Bangkok Post - June 5, 2006
Philip Stevens**
Much of the spectacle at the recent UNAids forum came from battles between self-proclaimed progressives or conservatives over references to prostitutes and drug addicts in the final declaration. These semantic tussles aside, the real issue for the global Aids industry is how to keep the cash flowing.
Last week's UN Special Session on Aids in New York called for spending on fighting Aids to be increased from $8.2 billion (313 billion baht) a year to $22 billion (840 billion baht) by 2010, a target resisted by the US which fears it will be blamed if shortfalls occur.
The idea that Aids in Africa and other poor countries can only be reversed with large sums of aid money is certainly politically attractive. Politicians get a warm, fuzzy feeling when they sign large cheques that show they are helping the needy.
But showering the Aids plague with cash will do nothing without real reforms. While extra funding is certainly needed for prevention and treatment programmes, no amount of money will address the root cause of the crisis - political and economic oppression.
Aids is so tenacious not because of the cost of medicines or a lack of aid. The reason Aids has taken such a hold in Africa and parts of Asia is because these regions suffer from government oppression that stifles prosperity, keeping their people in poverty and therefore ill health.
Leading public health experts are unanimous that prevention is of paramount importance to combat Aids. But political oppression has made it difficult to spread that message.
Until recently, President Mbeki refused to acknowledge that South Africa even had an Aids problem, a factor that helped it spread rapidly there. Some religiously conservative Islamic, African and Latin American governments at the UNAids conference are reluctant to admit that drug users and prostitutes exist within their countries, meaning that prevention messages do not reach these highly vulnerable groups.
By contrast, the government of Thailand acknowledged Aids as a problem early and encouraged discussion and education, bringing infection rates down rapidly.
Yet recently the Thai government cracked down on intravenous drug addicts and police have been accused of killing more than 2,000 in 2003 while thousands more were imprisoned. The consequence: drugs were driven further underground and open discussion of the need to use sterile needles was made impossible. As a result, HIV infection rates are now soaring among drug users.
Economic oppression is an even more powerful vector of all disease.
When governments restrict the ability of people to start up businesses and exchange goods freely under the rule of law, poverty and hopelessness are guaranteed. People flee from the countryside looking for work, to be greeted with urban slums and unemployment.
Rent controls, oppressive planning restrictions and lack of land title mean there is a woeful undersupply of suitable housing. It is also impossible for people to use their houses as security against loans.
Poverty leads desperate parents to sell their children into the sex trade. For poor women with few employment opportunities, prostitution is one of the few options available. Drug abuse is rife. In the poverty of the favelas in Brazil and the shanty towns of Africa and India, HIV finds fertile ground.

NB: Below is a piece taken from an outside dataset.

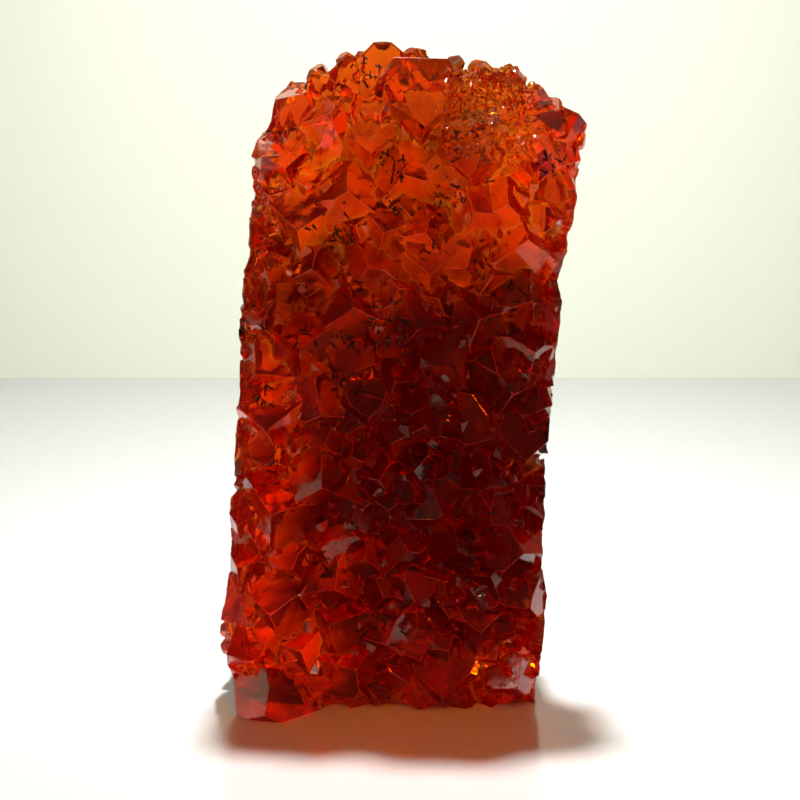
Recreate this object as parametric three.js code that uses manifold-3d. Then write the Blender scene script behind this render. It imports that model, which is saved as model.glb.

But this urban squalor need not exist if people had real employment opportunities and the ability to create wealth for themselves. Unfortunately, governments that restrict economic liberty make this impossible.
At the moment, the West is coming up with the wrong answers about Aids. Giving more financial aid might please Irish rock musicians and the activists, but in reality it is sustaining corrupt politicians and preventing Africa from helping itself.
Money for Aids projects can make things worse: the Global Fund had to suspend grants to Uganda last August after uncovering evidence of systematic embezzlement. In Ghana, hundreds of spurious NGOs have sprung into existence with the sole purpose of obtaining Global Fund money.
Instead of salving its conscience by throwing aid money at the problem, the West could do something of far greater value by undermining the ability of political cliques to oppress their people politically and economically.
Western governments should be encouraging countries to institute property rights and foster respect for the rule of law. This is the only way the benefits of economic growth will reach the poor and allow them to escape the squalid conditions which spread Aids.
The Aids industry for too long has been giving us the wrong answers to the wrong questions. Freedom has brought prosperity to the West and insulated it from the worst of the Aids crisis. We need to hear more voices calling for this freedom to be extended to where it is most desperately needed.
** Philip Stevens is director of the Campaign for Fighting Diseases, London, an international development think tank.